There is concern about terms of trade agreements with third countries (the focus is often on the US, but there are problems elsewhere). Agriculture may be sacrificed for gains in other areas of the economy. There is concern about price competition from countries with lower standards, e.g., on animal welfare. But some countries are simply more price competitive.
The AHDB suggests that critical to doing things better on farms is to minimise overhead costs. Higher outputs account for 10-30 per cent of higher profits in top quartile farm businesses, but lower costs contribute 65-95 per cent. Farmers should set goals and budgets (business plan); benchmark; improve people management; be self-critical and use skills effectively.

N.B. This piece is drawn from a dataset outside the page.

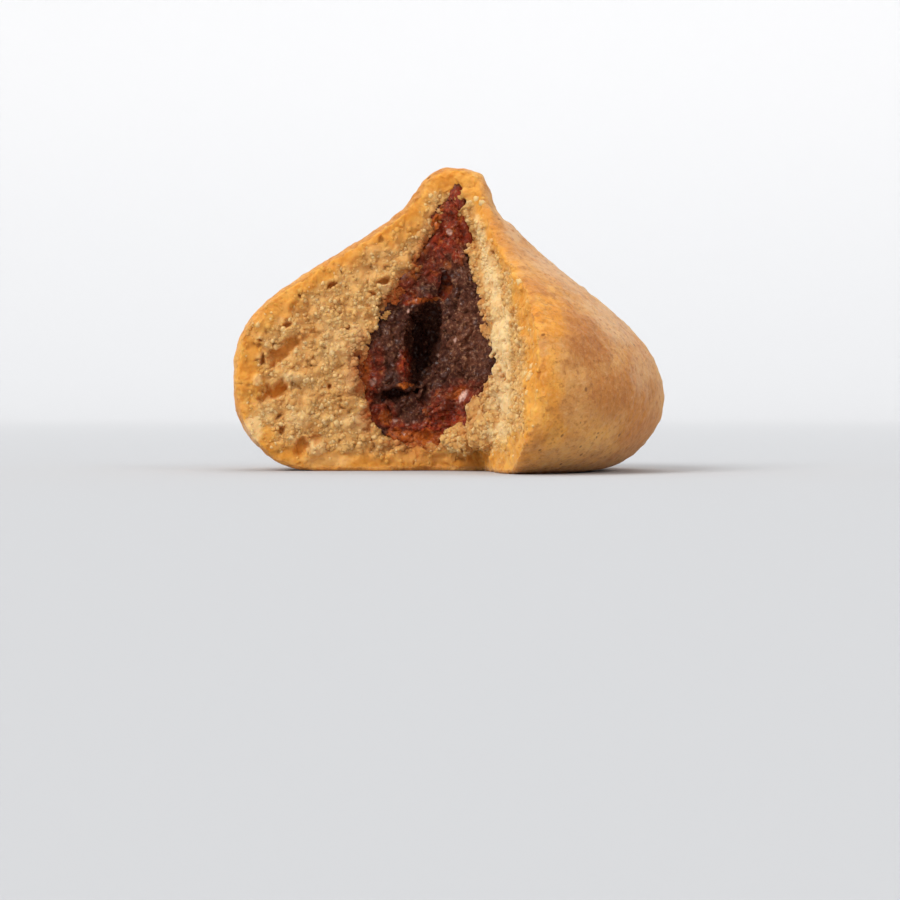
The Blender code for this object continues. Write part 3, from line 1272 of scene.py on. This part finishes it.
    browned: tuple[Patch, ...] = (
        Patch(0.65, 0.41, 2.4, 3.0, 35.0, 0.8),
        Patch(0.705, 0.26, 3.0, 2.6, 0.0, 0.4),
        Patch(0.580, 0.43, 1.7, 3.0, 0.0, 0.6),
        Patch(0.52, 0.16, 1.3, 1.9, 0.0, 0.3),
        Patch(0.93, 0.265, 0.55, 1.3, 0.0, 0.3),
        Patch(-0.22, 0.075, 3.2, 1.0, 0.0, 0.9),
        Patch(-0.39, 0.165, 1.1, 1.7, 0.0, 0.9),
        Patch(-0.44, 0.34, 1.2, 3.4, 0.0, 0.8),
        Patch(-0.24, 0.605, 1.5, 2.6, -40.0),
        Patch(-0.13, 0.73, 0.9, 2.6, -18.0, 0.9),
        Patch(-0.11, 0.845, 1.1, 2.2, -25.0, 0.8),
        Patch(-0.03, 0.94, 0.9, 0.5, 20.0, 0.5),
    )

    def build(self, skins: Skins, face: Surface, filling: Surface) -> bpy.types.Object:
        """Makes the mesh and its relief.

        Args:
            skins: The solid's baked outside and its inner faces.
            face: The skin of all that the viewer sees.
            filling: The skin of the paste's solid.

        Returns:
            The pastry.
        """
        piece = self.body(face)
        covered_up = pressed(piece.data, filling, self.pressed_reach * MM)
        depth = skins.crust.distances(positions(piece.data))
        refined(piece, (depth > self.crust_skin * MM) & (covered_up < 0.6), self.cuts)
        mesh = piece.data
        points = self.rounded(mesh, skins)
        outwards = unit(relaxed(mesh, normals(mesh), 8))
        depth = skins.crust.distances(points) / MM
        crumb = eased(0.1, 0.6, depth + 0.15 * fractal(points, 0.8 * MM, 17.0))
        near_edge = crumb * np.exp(-filling.distances(points) / (self.edge_reach * MM))
        values = self.masks(points, outwards, skins, depth, crumb, near_edge)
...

It is difficult to say what the future holds. A no deal Brexit would be damaging. Perhaps Boris could deliver a compromise that he could get past the hard line Brexiteers, but the chances aren't good.
As far as the EU are concerned, the negotiated deal is one between the EU and the UK and it won’t be re-opened. Why would a different PM be able to persuade them otherwise?
They will not abandon a small peripheral member state like Ireland. They don’t want to encourage others to exit.
A no deal Brexit is not in the EU’s interests, particularly Germany. There is scope for further negotiation on the political arrangements. It might be possible to offer a timetable on the backstop and alternative arrangements. The changing dynamics of the Franco-German relationship is the biggest uncertainty.
In questions, I was asked if I would advise sheep farmers to bail out now, given that production decisions need to be taken well in advance. My advice on balance was to hang in there.
I was asked how the attitude of banks and other finance providers might change. This is something I have researched in the past. The attraction of agriculture for lending is that it has been a stable sector with asset security. This will change to some extent after Brexit, but banks have considerable understanding of the sector and will be able to make informed decisions about future lending.